News Tower is a bit like two tycoon games at once – there’s the business of the news and getting a paper out each week, and then there’s the Sims-like business of running a building, with employees, supplies, and comfort needs. Let’s take each in turn, and you’ll start to really see the complexity, sorry scope, of the game.

I Don’t Know How To Run A Newspaper… I Just Try Everything I Can Think Of
So getting the newspaper out is first and foremost. You’ve got your presses and your reporters, but they don’t do much without your say-so. The telegraph workers bring in stories, which you need to assign to reporters with various strengths in themes: society, politics, crime, sport etc. Send them out and they come back with the stories, which need to be typeset and laid out in a three-stage process. Then you take over again, ordering the stories and setting them on the page for multipliers before hitting the all-important lever to print the damn thing. This is all done on a weekly basis with time to report, create the stories, and get to print.
Then the complexity ramps up a level. Stories in papers have readers and ramifications. You have to deal with factions: the mafia and the mayor, the society elites and the military. Each will ask for favours, certain stories or themes to be covered, that you need to somehow satisfy in that week’s scant ink. In addition, you’ve got to sell papers, write about things that interest your readers with each different area of the city having distinct flavours of news it likes best. You’ll earn subscribers and net higher sales. Then there are combos and multipliers to think of – satisfy all these needs and you’ll sell more, reap profit and be able to expand. Maybe buy another floor for your tower. Soon, there’s advertising space to sell, graphics and photos to add to make your publications punchy, as you start to eat up the years and enter the real meat of it.
This was the part for me, this was the story aimed at my audience. Putting together themes, reading the great headlines, managing my roster of ever more competent reporters and photographers, and getting those massive satisfying sales numbers was great fun. I would run straight into the next week with stories already in the drawer, shaping the ‘news’ for the masses in the best way, and I had a blast. What I didn’t enjoy so much, was the tower.

I Did Lose A Million Dollars Last Year. I Expect To Lose A Million Dollars This Year
Buying another floor of your tower, and filling it with 2D walls, toilets, air vents, printing presses, and then the employees themselves, is the real bustling part of the game. You can see your people going about their work, and you’ll feel like their manager very quickly. You see, they’re very Sim-like and I am not the kind of player who really gets along with Sims. News Tower has the same ‘comfort’ mechanics, where you need to manage their food, their supplies, their toilet facilities, whether it’s too cold or too hot, or too smelly, whether there’s a cleaner on every floor, etcetera etcetera, ad nauseam.
I’m the kind of player who gravitates to the narrative and so I had lots of fun with the paper itself and the reporters. What I didn’t care for was managing the building. I wanted the employees to essentially just get on with things themselves so that I could focus on the layouts. I’m clearly an editor at heart, and not an HR manager. I needed to hire an HR manager and a maintenance team to run the place.
News Tower really asks you to be everything at all levels of business, all at once, in hyper-intensive 10-15 minute blocks of panic. When things started to get more complex, I ended up getting lost in it – when we really swung out of favour with factions, sometimes they’d come and bust up the place, or sue me over a badly put together story. I needed a lawyer, and then I had to manage legal on top of everything else. Some games can start to feel like a job, and while running a news tower is of course a fantastic job, it’s also a fiercely stressful one, and News Tower the game tapped into that in a way I found too much to enjoy as the years ran on and complexities grew.

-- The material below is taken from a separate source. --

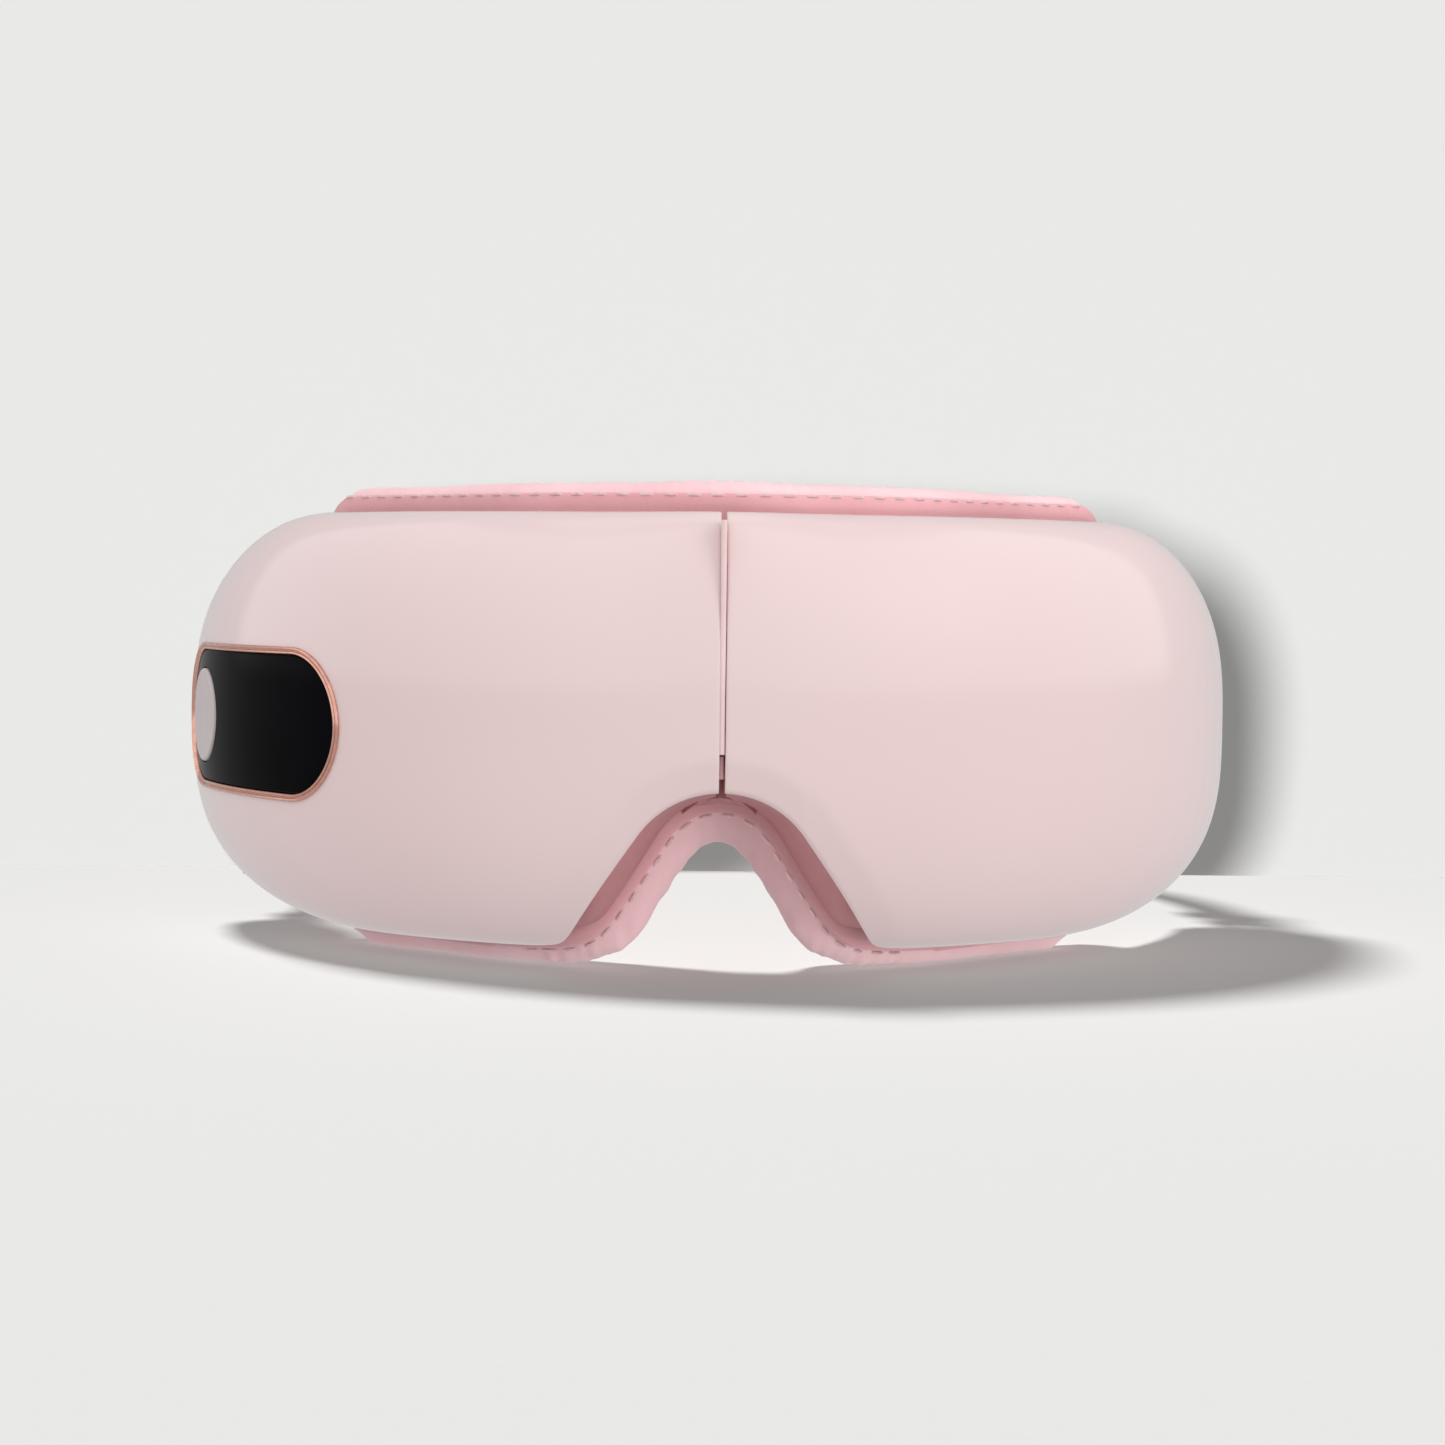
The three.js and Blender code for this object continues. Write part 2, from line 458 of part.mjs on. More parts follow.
function padLayer(columns, insets, front, back, backInsets = insets) {
  const face = (edges, depthAt) => (a, t) => [a, between(padEdges(a, ...edges), t), depthAt(a)];
  return bentSlab(columns, [0, 1], face(insets, front), face(backInsets, back));
}
for (const side of [-1, 1]) {
  const name = sideName(side);
  const frame = padLayer(sided(side, frameColumns), [4, 4, 6.5, 4], (a) => backDepth(a) + PAD_GAP, frameBack);
  let ring = cut(frame, eyeHole(side, 1.5), foldRoom(side, 0));
  for (const spot of SCREW_SPOTS.slice(0, 3)) {
    ring = ring.subtract(cylinder(3.1, 12, screwSeat(side, spot, backDepth(spot[0])), 12));
  }
  addPart(`pad_frame_${name}`, ring, mattePink());
  const pad = padLayer(sided(side, padColumns), PAD_FRONT_INSETS, padFront, padDepth, PAD_BACK_INSETS);
  addPart(`face_pad_${name}`, cut(pad, eyeHole(side, 0), foldRoom(side, 0)), leatherPink());

  const eyePlate = (inset, from, thick) => bentPlate(side * EYE_A, EYE_Z, EYE_RA - inset, EYE_RZ - inset,
    (a) => backDepth(a) + from, (a) => backDepth(a) + from + thick);
  const nipple = cylinder(1, 3, inDepth(seat(side * EYE_A, EYE_Z, backDepth(EYE_A) + 2)), 10);
  addPart(`air_cell_${name}`, cut(eyePlate(3, 2, 2.6), nipple), paleRubber());
  addPart(`massage_plate_${name}`, eyePlate(2.4, 5, 1.2), blackPlastic());
  addPart(`heating_film_${name}`, eyePlate(2.6, 6.6, 0.4), finish(0xb87333, 0.4));
  addPart(`eye_cushion_${name}`, eyePlate(1.8, 7.4, 3), leatherPink());
  const templePad = bentPlate(side * 133, STRAP_Z, 17, 17,
    (a) => backDepth(a) + PAD_GAP, (a) => backDepth(a) + 4.8, 4);
  addPart(`temple_pad_${name}`, templePad, leatherPink());
}
const bridgeColumns = steps(-24, 24, 16);
const bridgePad = padLayer(bridgeColumns, PAD_FRONT_INSETS, padFront, padDepth, PAD_BACK_INSETS);
addPart('nose_bridge_pad', cut(bridgePad.intersect(foldWedge), eyeHole(-1, 0), eyeHole(1, 0)), leatherPink());
const gussetFace = (reach, depthAt) => (a, t) => {
  const z = between(shellEdges(a, -WALL - TRAY_CLEAR, reach), t);
  return [a, z, depthAt(a, z)];
};
const gusset = bentSlab(bridgeColumns, rimRows(6),
  gussetFace(-CLEAR, (a, z) => max(HINGE_Y + BARREL_R + 1, innerDepth(a, z) + TRAY_CLEAR)),
  gussetFace(TRAY_REACH, frameBack));
addPart('bridge_gusset', cut(gusset.intersect(foldWedge), crossing), mattePink());

// ---------------------------------------------------------------- strap
const strapZ = DATUM_Z + STRAP_Z;
const BAR_Z = STRAP_WIDTH / 2 + 1.1;
function strapAnchor(side) {
  const armA = (TAB.a - 4 + STRAP_BAR_A + BAR_R) / 2;
  const armLength = STRAP_BAR_A + BAR_R - TAB.a + 4;
  const arm = (up) => box(armLength, 2.4, 2, seat(side * armA, STRAP_Z + up * (BAR_Z + 0.4), STRAP_BAR_DEPTH));
  const web = box(7, 2.4, 2 * BAR_Z + 2.8, seat(side * TAB.a, STRAP_Z, STRAP_BAR_DEPTH));
  const bar = cylinder(BAR_R, 2 * BAR_Z + 1, at(side * BAR_X, FRONT_Y + BAR_Y, strapZ), 16);
  return joined(arm(1), arm(-1), web, bar);
}

// Centre line of one strap half, from its temple bar to x = endX at the back.
const STRAP_STEPS = 16;
function strapLine(side, endX) {
  const start = new THREE.Vector2(BAR_X, BAR_Y);
  const back = new THREE.Vector2(endX, STRAP_BACK_Y);
  const line = new THREE.CubicBezierCurve(start, start.clone().add(new THREE.Vector2(-1.5, 62)),
    back.clone().add(new THREE.Vector2(58, 0)), back);
  return line.getSpacedPoints(STRAP_STEPS).map((p, i) => {
    const t = line.getTangentAt(i / STRAP_STEPS);
    return { x: side * p.x, y: FRONT_Y + p.y, nx: side * t.y, ny: -t.x };
  });
}
function strapHalf(side, endX) {
  const line = strapLine(side, endX);
  const half = STRAP_THICK / 2;
  const outline = [...line.map((p) => [p.x + half * p.nx, p.y + half * p.ny]),
    ...line.slice().reverse().map((p) => [p.x - half * p.nx, p.y - half * p.ny])];
  const band = outlinePrism(side > 0 ? outline : outline.reverse(), STRAP_WIDTH, strapZ - STRAP_WIDTH / 2);
  const ends = [at(side * BAR_X, FRONT_Y + BAR_Y, strapZ), at(side * endX, FRONT_Y + STRAP_BACK_Y, strapZ)];
  const loops = ends.map((end) => cylinder(LOOP_R, STRAP_WIDTH, end, 20));
  return cut(joined(band, ...loops), ...ends.map((end) => cylinder(BAR_R + 0.5, 60, end, 16)));
}
const BUCKLE_BAR_X = 13;
function strapBuckle() {
  const barPiece = (x) => cylinder(BAR_R, 2 * BAR_Z + 1, at(x, FRONT_Y + STRAP_BACK_Y, strapZ), 16);
  const rail = (up) => box(BUCKLE_BAR_X + 2 * BAR_R, 3, 2,
    at(BUCKLE_BAR_X / 2, FRONT_Y + STRAP_BACK_Y, strapZ + up * (BAR_Z + 0.4)));
  return joined(barPiece(0), barPiece(BUCKLE_BAR_X), rail(1), rail(-1));
}
addPart('strap_left', strapHalf(-1, 0), finish(0xd9b9bb, 0.85));
addPart('strap_right', strapHalf(1, BUCKLE_BAR_X), finish(0xd9b9bb, 0.85));
addPart('strap_buckle', strapBuckle(), mattePink());
for (const side of [-1, 1]) addPart(`strap_anchor_${sideName(side)}`, strapAnchor(side), mattePink());
const keeperSeat = at(BAR_X - 0.75, FRONT_Y + BAR_Y + 12, strapZ);
const keeper = cut(box(7.2, 9, STRAP_WIDTH + 4, keeperSeat),
  box(STRAP_THICK + 2.1, 20, STRAP_WIDTH + 0.8, keeperSeat));
addPart('strap_keeper', keeper, mattePink());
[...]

The News Goes On For Twenty-Four Hours A Day
Graphically, News Tower is pretty simple, like your first sheets sent to the presses. Everything is presented in this clip-arty but slick style, where no one has a face, just a block. It allows for putting your own imagination on everything, but it’s not the most absorbing style around. Considering the other aspects that went into the game, I could forgive them for going simple on the art.
It’s also relatively light on sound effects, but what’s there is nice and fitting. Production-wise, where News Tower shines is the incredible jazz-infused 1930s big band soundtrack. It’s been done with real instruments, with a real band, and the whole thing is fantastic. The menu music, the pieces that play through the week as you try to get your paper out the door, are upbeat and funky and just the right side of frantic too, in keeping with the vibe I got from the whole thing.
Another kind of incredible aspect is the stories themselves, the history of it all. There are 10 years’ worth of headlines in here from 1929 to 1939 – many of them real events – everything from Al Capone’s arrest and trial, to prohibition, to the politics of the lead up to World War II, and hundreds of minor stories in between. The sporting wins and losses, the advent of talkies, and the decline of the silent pictures. There is a rich feat of research in this game, which is something I can rarely talk about in a review, and while it wouldn’t have been impossible for the team to dredge through microfiche of the newspapers of the time (which I have to imagine they did), it’s still an incredible window on a lost time. That is, if you can read any of it in between worrying about the smelly toilet on level 6 and ordering paper supplies.

He Knows What’s Wrong With Every Issue Since I’ve Taken Charge
I think one of my main issues with it is probably personal. If you distil a week of work, with all its complexity and time to consider things, down into a 10-15 minute cycle of business and newspaper creation, you end up panicked. I think making all these decisions with a whole real week to do so would have me panicked, but doing it all in 15 minutes makes me almost want to throw my hands up from the keyboard and click quit.
There are two opposing forces here that both work on my anxiety in a negative fashion; one, distil a week into a 15-minute crush of decisions and management craziness; and two, increase the complexity from managing editorial to being HR, maintenance, political influencer, lawyer, and finance officer all rolled into one.

You Never Should Have Married A Newspaper Man… They’re Worse Than Sailors!
However, it’s really just a personal thing. If you’ve gravitated to News Tower and you like the style, setting, and Tycoon games anyway, you are going to have a blast because it is a fantastic example of the craft. It is substance over complexity for its own sake. Everything has a purpose and ties into this well-greased machine that just churns and churns, and you get lost in it. And if you like management games, that’s a really good thing.
Just know yourself. If it sounds like stress, it will be. A beautiful constant hedonistic whirlwind of headlines and toilets and politics and mafia demands and comfort levels. News Tower reaches the absolute heights of the tycoon genre, but it often made me want to jump from the very top.
News Tower will be available as a full release from 18th November 2025, available on PC via Steam.